As for Rizzo, the Cubs slugger was silent much of the night. A hit-by-pitch, G3 and F8 would be all Rizzo could muster before being pulled to begin the sixth. The reason for his early exit was a contusion that took place in the third inning when he fouled a ball off his foot.
Without their sloppy sixth inning, the Cubs would have stayed close to the Brewers, applying pressure to a bullpen that ranked 11th in ERA prior to play on Tuesday. Instead, the Cubs allowed the Brewers to cash-in on their lackluster defensive play and bullpen work late.
What was a strength of the Cubs entering play (fourth best ERA), the bullpen — along with the sloppy defensive play — allowed the Brewers to pull further ahead. Brandon Kintzler, Jorge De La Rosa, Brian Duensing and James Norwood were charged with eight earned runs (of nine total allowed) on the evening by the ‘pen, giving the home team their 11-1 win.

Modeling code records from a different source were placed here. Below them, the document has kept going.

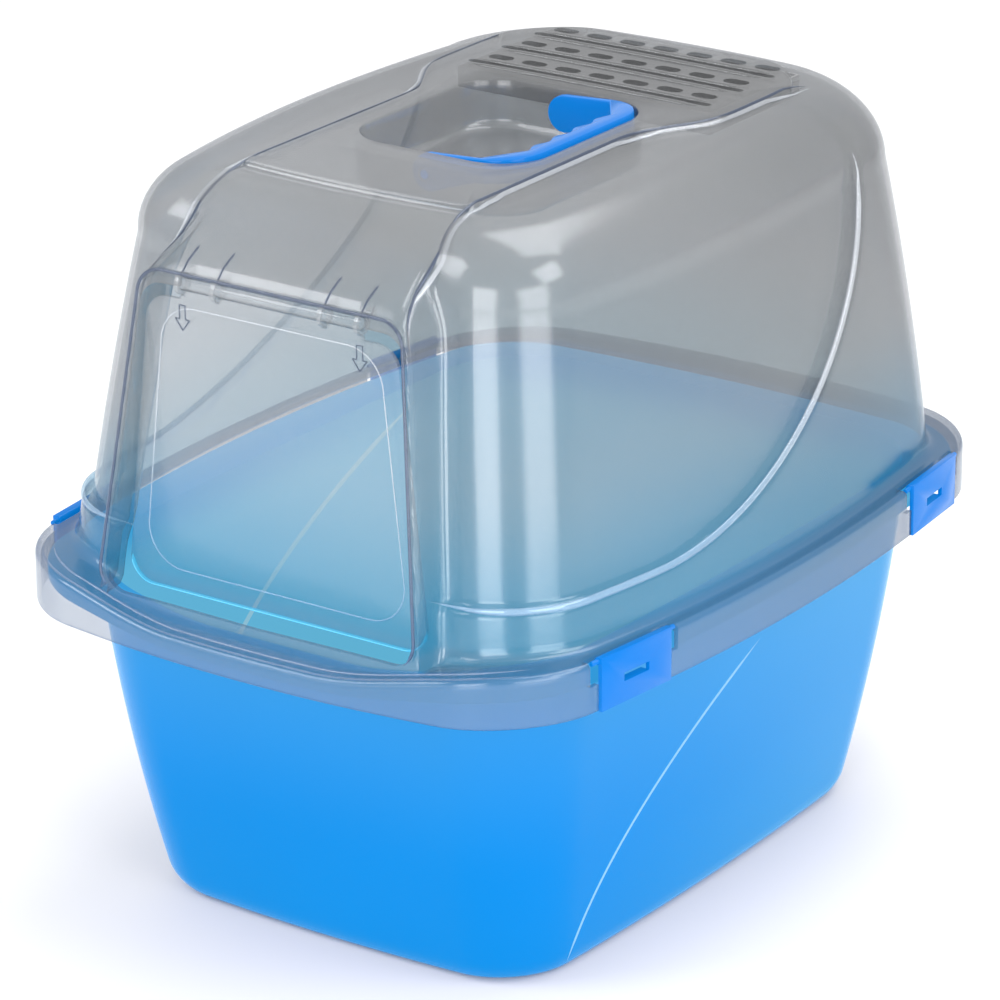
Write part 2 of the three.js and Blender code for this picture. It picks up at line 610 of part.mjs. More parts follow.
// ---------------------------------------------------------------- handle, about its own pivot line
function carryHandle() {
  const halfX = RECESS_HALF_WIDTH - HANDLE_GAP;
  const halfY = RECESS_HALF_LENGTH - HANDLE_GAP;
  const corner = RECESS_CORNER - HANDLE_GAP;
  const bail = (inset) =>
    outline({ halfX: halfX - inset, front: halfY - inset, back: halfY - inset, corner: corner - inset });
  const bottom = HANDLE_END - HANDLE_GRIP_DEPTH;
  const outerBand = cut(
    prism(bail(0), bottom, HANDLE_END),
    prism(bail(HANDLE_ARM), bottom - WALL, HANDLE_END + WALL),
  );
  const rightHalf = box([0, -halfY - WALL, -2 * HANDLE_END], [halfX + WALL, halfY + WALL, 2 * HANDLE_END]);
  const band = outerBand.intersect(rightHalf);

  const length = halfY - corner;
  const wavy = [];
  const steps = HANDLE_WAVES * 6;
  for (let i = 0; i <= steps; i += 1) {
    const y = length - (2 * length * i) / steps;
    const wave = HANDLE_WAVE * (1 - Math.cos((2 * Math.PI * HANDLE_WAVES * i) / steps));
    wavy.push([halfX - HANDLE_GRIP_WIDTH - wave, y]);
  }
  const outerEdge = bail(HANDLE_ARM / 2).filter(([x, y]) => x > halfX - corner - 1 || Math.abs(y) < length);
  const edge = outerEdge.filter(([x]) => x > 0).sort((a, b) => a[1] - b[1]);
  const flange = prism([...edge, ...wavy], HANDLE_END - WALL, HANDLE_END);

  const arms = [-1, 1].flatMap((side) => {
    const near = Math.min(side * halfY, side * (halfY - HANDLE_ARM));
    const far = near + HANDLE_ARM;
    const end = rod("y", near, far, [0, 0], HANDLE_END, 20);
    const reach = halfX - corner;
    const points = [
      [0, HANDLE_END],
      [reach, HANDLE_END],
      [reach, bottom],
      [0, -HANDLE_END],
    ];
    const web = hull(
      points.flatMap(([x, z]) => [new THREE.Vector3(x, near, z), new THREE.Vector3(x, far, z)]),
    );
    const pinReach = side * (halfY + HANDLE_GAP + WALL);
    const pin = rod("y", Math.min(side * (halfY - 1), pinReach), Math.max(side * (halfY - 1), pinReach), [0, 0], HANDLE_PIN);
    return [end, web, pin];
  });
  return join(band, flange, ...arms);
}

// ---------------------------------------------------------------- latches, in a frame at the skirt's face
/** The place of a latch: x outwards from the skirt's face, y along it, z from the floor. */
function latchPlace(side, end) {
  const halfX = SKIRT_HALF_WIDTH;
  const share = LATCH_PLACE / SKIRT_HALF_LENGTH;
  const place = new THREE.Vector3(side * (halfX - SIDE_BOW * share ** 2), end * LATCH_PLACE, 0);
  const lean = Math.atan((2 * SIDE_BOW * share) / SKIRT_HALF_LENGTH);
  const turn = side > 0 ? end * lean : Math.PI - end * lean;
  return { place, turn };
}

function latchMatrix({ place, turn }) {
  return new THREE.Matrix4().makeRotationZ(turn).setPosition(place);
}

const LATCH_PIVOT_Z = LEDGE_TOP - LATCH_PIVOT_DROP;

function latch() {
  const half = LATCH_WIDTH / 2;
  const top = LATCH_PIVOT_Z + LATCH_BARREL;
  const plate = box([-LATCH_PLATE, -half, SKIRT_BOTTOM], [0, half, top]);
  const cap = box([-LATCH_PIVOT_IN, -half, LATCH_PIVOT_Z], [0, half, top]);
  const barrel = rod("y", -half, half, [-LATCH_PIVOT_IN, LATCH_PIVOT_Z], LATCH_BARREL, 12);
  const pinEnd = half + LATCH_PIN_LENGTH;
  const pins = rod("y", -pinEnd, pinEnd, [-LATCH_PIVOT_IN, LATCH_PIVOT_Z], LATCH_PIN, 12);
  const barbTop = RIM_TOP - LIP_HEIGHT - 2 * GAP;
  const barb = box(
    [-RIM_INSET + GAP, -LATCH_WINDOW_WIDTH / 2, barbTop - LATCH_BARB_HEIGHT],
    [-LATCH_PLATE / 2, LATCH_WINDOW_WIDTH / 2, barbTop],
  );
  const windowLow = SKIRT_BOTTOM + LATCH_WINDOW_BOTTOM;
  const window = box(
    [-LATCH_PLATE - WALL, -LATCH_WINDOW_WIDTH / 2, Math.max(windowLow, barbTop)],
    [WALL, LATCH_WINDOW_WIDTH / 2, windowLow + LATCH_WINDOW_HEIGHT],
  );
  return join(cut(join(plate, cap), window), barrel, pins, barb);
}

/** What a latch needs in the hood: a notch, two bosses under the ledge and the grooves for its pins. */
function latchSeat(where) {
  const matrix = latchMatrix(where);
  const half = LATCH_WIDTH / 2 + GAP;
  const inner = -LATCH_PIVOT_IN - LATCH_BARREL - 0.5;
  const notch = box([inner, -half, SKIRT_BOTTOM - 5], [5, half, LEDGE_TOP + 8], matrix);
  const bosses = [-1, 1].map((end) => {
    const from = end > 0 ? half : -half - LATCH_BOSS;
    return box([-8, from, RIM_TOP + GAP], [-1.2, from + LATCH_BOSS, LEDGE_TOP - WALL / 2], matrix);
  });
  const grooveEnd = half + LATCH_PIN_LENGTH + GAP;
  const pivot = [-LATCH_PIVOT_IN, LATCH_PIVOT_Z];
  const groove = rod("y", -grooveEnd, grooveEnd, pivot, LATCH_PIN + GAP, 12, matrix);
  return { notch, bosses, groove };
}

const LATCH_PLACES = {
  latch_front_right: latchPlace(1, -1),
  latch_rear_right: latchPlace(1, 1),
  latch_front_left: latchPlace(-1, -1),
  latch_rear_left: latchPlace(-1, 1),
};

// ---------------------------------------------------------------- hood
/** Short ribs under the end ledges that rest on the pan's rim. */
function ledgeRibs() {
  const places = [[-110, 1], [0, 1], [110, 1], [-125, -1], [125, -1]];
  const half = RIB_THICKNESS / 2;
  return places.map(([x, end]) => {
    const edge = SKIRT_HALF_LENGTH - RIM_INSET - END_BOW * (x / SKIRT_HALF_WIDTH) ** 2;
    const near = end * (edge - 1);
    const far = end * (edge - 12);
    const sag = dipAt(Math.abs(x) + RIB_THICKNESS, near, RIM_TOP);
    const [y0, y1] = [Math.min(near, far), Math.max(near, far)];
    return box([x - half, y0, RIM_TOP + 2 * GAP - sag], [x + half, y1, LEDGE_TOP - WALL / 2 - sag]);
  });
}

function hoodShell() {
  const outerBase = [SKIRT_BOTTOM, SKIRT_BOTTOM + DIP_RAMP, LEDGE_TOP].map((z) => ring(skirtShape(0), z));
  const body = loft([...outerBase, ...hoodRings(LEDGE_TOP, 0, -SWOOP_STEP / 2)]);
  const stepped = loft(hoodRings(LEDGE_TOP - WALL / 2, 0, SWOOP_STEP / 2)).intersect(swoopRegion(0));
  const outer = join(body, stepped);
  const under = LEDGE_TOP - WALL;
  const innerLevels = [SKIRT_BOTTOM - 8, SKIRT_BOTTOM, SKIRT_BOTTOM + DIP_RAMP, under];
  const innerBase = innerLevels.map((z) => ring(skirtShape(WALL), z));
  const hollow = loft([...innerBase, ...hoodRings(under, WALL, -SWOOP_STEP / 2)]);
  const stepHollow = loft(hoodRings(under - WALL, WALL, SWOOP_STEP / 2)).intersect(swoopRegion(WALL));
  const inner = join(hollow, stepHollow);

  const blockFoot = LEDGE_TOP - DIP_DEPTH - WALL;
  const tubFloor = PANEL_TOP - RECESS_DEPTH;
  const tub = prism(recessOutline(WALL), tubFloor - WALL, PANEL_TOP - WALL / 2);
  const recess = prism(recessOutline(0), tubFloor, PANEL_TOP + WALL);
  const pinHole = RECESS_HALF_LENGTH + WALL + 1;
  const pinHoles = rod(
    "y",
    RECESS_CENTRE_Y - pinHole,
    RECESS_CENTRE_Y + pinHole,
    [0, PIVOT_Z],
    HANDLE_PIN + GAP,
  );
  const barrelRoom = box(
    [-BARREL_END - 1, portalY(BARREL_Z) - 6, BARREL_Z - SWING_CLEAR - 8],
    [BARREL_END + 1, BARREL_Y + FLAP_BARREL, BARREL_Z + FLAP_BARREL + 0.4],
  );
  const barrelHole = rod("x", -BARREL_END - 1, BARREL_END + 1, [BARREL_Y, BARREL_Z], FLAP_BARREL + BARREL_GAP);
  const seats = Object.values(LATCH_PLACES).map(latchSeat);

  const panelSpace = box(
    [-TRAY_HALF_X - GAP, TRAY_FRONT - GAP, ROOF - 3 * WALL],
    [TRAY_HALF_X + GAP, TRAY_REAR + GAP, PANEL_TOP - WALL],
  );
  let shell = join(outer, portalBlock(0, blockFoot, 0), roofPanel());
  shell = cut(shell, inner, portalBlock(WALL, SKIRT_BOTTOM, WALL), doorwayCut(), barrelRoom);
  shell = join(shell, tub, ...seats.flatMap(({ bosses }) => bosses), ...ledgeRibs());
  shell = cut(shell, recess, pinHoles, panelSpace);
  shell = join(shell, ...flapFins(), ...trayRibs());
  const grooves = seats.flatMap(({ notch, groove }) => [notch, groove]);
  return cut(shell, barrelHole, ...ventCuts(), ...grooves);
}

// ---------------------------------------------------------------- materials and assembly
const plastic = (color, options = {}) =>
  new THREE.MeshStandardMaterial({ color, roughness: 0.25, metalness: 0, ...options });
const smoky = () => plastic("#8f9499", { transparent: true, opacity: 0.55 });

const litterBox = new THREE.Group();
litterBox.name = "litter_box";

function place(name, solid, material, parent = litterBox) {
  const mesh = new THREE.Mesh(geometryOf(solid), material);
  mesh.name = name;
  parent.add(mesh);
  return mesh;
}

place("litter_pan", litterPan(), plastic("#1c8fee"));
place("hood_shell", hoodShell(), smoky());
place("door_flap", doorFlap(), plastic("#b9c0c6", { transparent: true, opacity: 0.4 }));
place("filter_tray", filterTray(), plastic("#4a4d51", { roughness: 0.5 }));
place("air_filter", airFilter(), plastic("#26282b", { roughness: 0.95 }));

const handle = place("carry_handle", carryHandle(), plastic("#1577e0"));
handle.position.set(0, RECESS_CENTRE_Y, PIVOT_Z);
handle.rotation.y = -THREE.MathUtils.degToRad(HANDLE_REST_TILT);

for (const [name, where] of Object.entries(LATCH_PLACES)) {
  const mount = new THREE.Group();
  mount.position.copy(where.place);
  mount.rotation.z = where.turn;
  litterBox.add(mount);
  place(name, latch(), plastic("#1577e0"), mount);
}

export default litterBox;
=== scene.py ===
"""A hooded cat litter box: a deep blue pan, a smoky see-through hood with a clear swinging flap, a carry
handle folded into the roof, four side latches, and a filter tray under the vent. Metres, +Z up, doorway
at -Y."""

import logging
import math
from dataclasses import dataclass, field
from enum import Enum

import bmesh
import bpy
import numpy as np
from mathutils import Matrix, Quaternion, Vector
from mathutils.bvhtree import BVHTree

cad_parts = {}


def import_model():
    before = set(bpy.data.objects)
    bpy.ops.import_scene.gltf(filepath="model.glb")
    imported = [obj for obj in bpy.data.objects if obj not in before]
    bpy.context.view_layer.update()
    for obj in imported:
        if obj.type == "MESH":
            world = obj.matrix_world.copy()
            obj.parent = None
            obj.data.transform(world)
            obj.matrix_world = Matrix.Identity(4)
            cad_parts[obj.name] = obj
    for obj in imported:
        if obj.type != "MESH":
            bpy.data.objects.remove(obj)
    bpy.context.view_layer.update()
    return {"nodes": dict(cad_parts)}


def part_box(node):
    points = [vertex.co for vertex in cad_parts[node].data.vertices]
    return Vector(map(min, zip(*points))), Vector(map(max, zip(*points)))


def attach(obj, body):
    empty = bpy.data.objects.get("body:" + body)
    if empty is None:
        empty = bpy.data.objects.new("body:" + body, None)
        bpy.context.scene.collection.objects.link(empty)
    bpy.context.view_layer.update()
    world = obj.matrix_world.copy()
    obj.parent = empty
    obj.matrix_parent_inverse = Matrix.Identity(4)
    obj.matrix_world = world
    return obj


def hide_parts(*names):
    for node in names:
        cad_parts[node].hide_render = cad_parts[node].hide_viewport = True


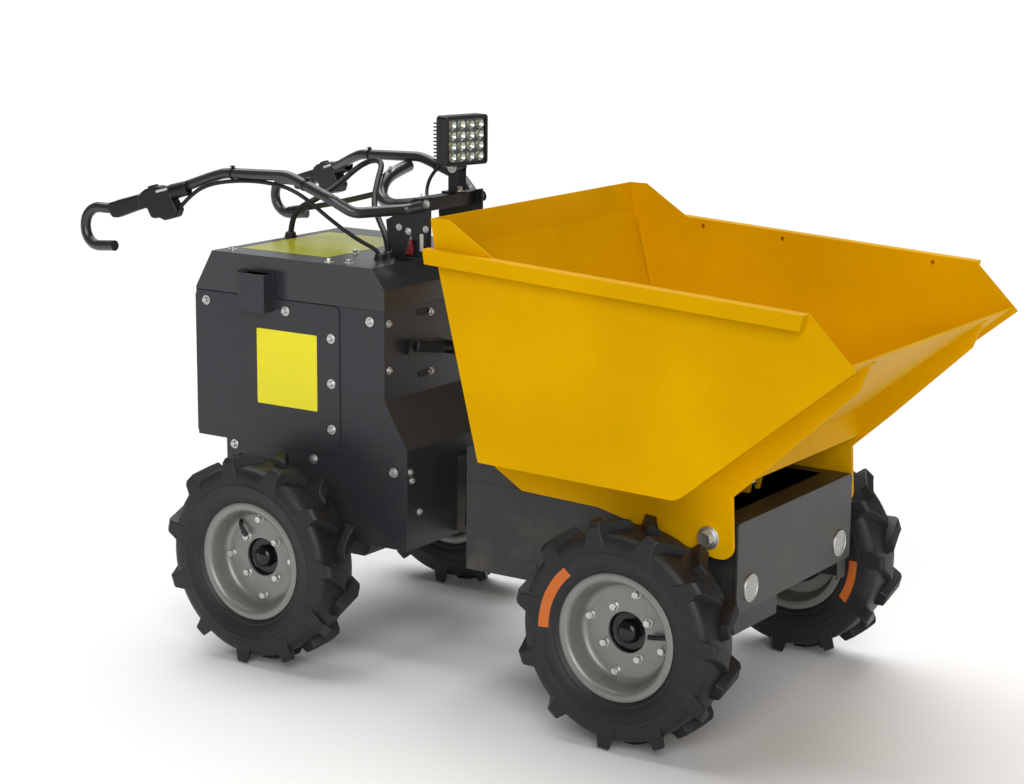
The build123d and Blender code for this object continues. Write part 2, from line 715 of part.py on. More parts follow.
def under_shell(x):
    """Height of the underside of the bucket's floor or of its sloping front."""
    low, high = shell_outer[2:4] if x < shell_outer[3][0] else shell_outer[3:5]
    return low[1] + (x - low[0]) * (high[1] - low[1]) / (high[0] - low[0])


rib_front_x = 838
with BuildPart() as bucket_ribs:
    for side in (-1, 1):
        with BuildSketch(side_plane(side * RIB_Y)):
            with BuildLine():
                Polyline(
                    shell_outer[2], *RIB_POINTS, (rib_front_x, under_shell(rib_front_x)),
                    shell_outer[3], close=True,
                )
            make_face()
            with Locations((TIP_X, TIP_Z)):
                Circle(TIP_PIN_R + TIP_FIT, mode=Mode.SUBTRACT)
        extrude(amount=-side * RIB_T)
save(bucket_ribs, "bucket_ribs")

# cross plates between the hinge plates, and the lugs that the cylinder pushes
LUG_GAP = EYE_W / 2 + 3
CROSS_T = 6
CROSS_PLATES = [(597, 420), (215, 402)]     # rear face, lower edge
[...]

With the victory, the Brewers improve to 79-61 while the Cubs fall to 81-57 on the season. In addition, the Cubs lead in the National League Central now sits at three games.
Next Up For The Cubs
The Cubs will wrap-up their three-game set with the Brewers on Wednesday, September 5 at 7:10 p.m. at Miller Park. Taking the ball for the Cubs will be Jose Quintana (11-9, 4.21 ERA). After allowing five runs in his second and third start of August, the southpaw has been a much better pitcher. Over his last three starts spanning 16 innings, Quintana has given up just four earned runs on 13 hits while striking out 13 batters. That solid stretch has lowered the left-hander’s ERA from 4.46 on August 14 to 4.21 after his last outing.
Opposing Quintana on the mound Wednesday will be Jhoulys Chacin (14-5, 3.53 ERA). Chacin has been a solid option for the Brewers this season, posting a 2.64 ERA in July. This month, the right-hander owns a 3.79 ERA after logging 6.1 innings of one-run baseball in his last start on August 31 against the Washington Nationals.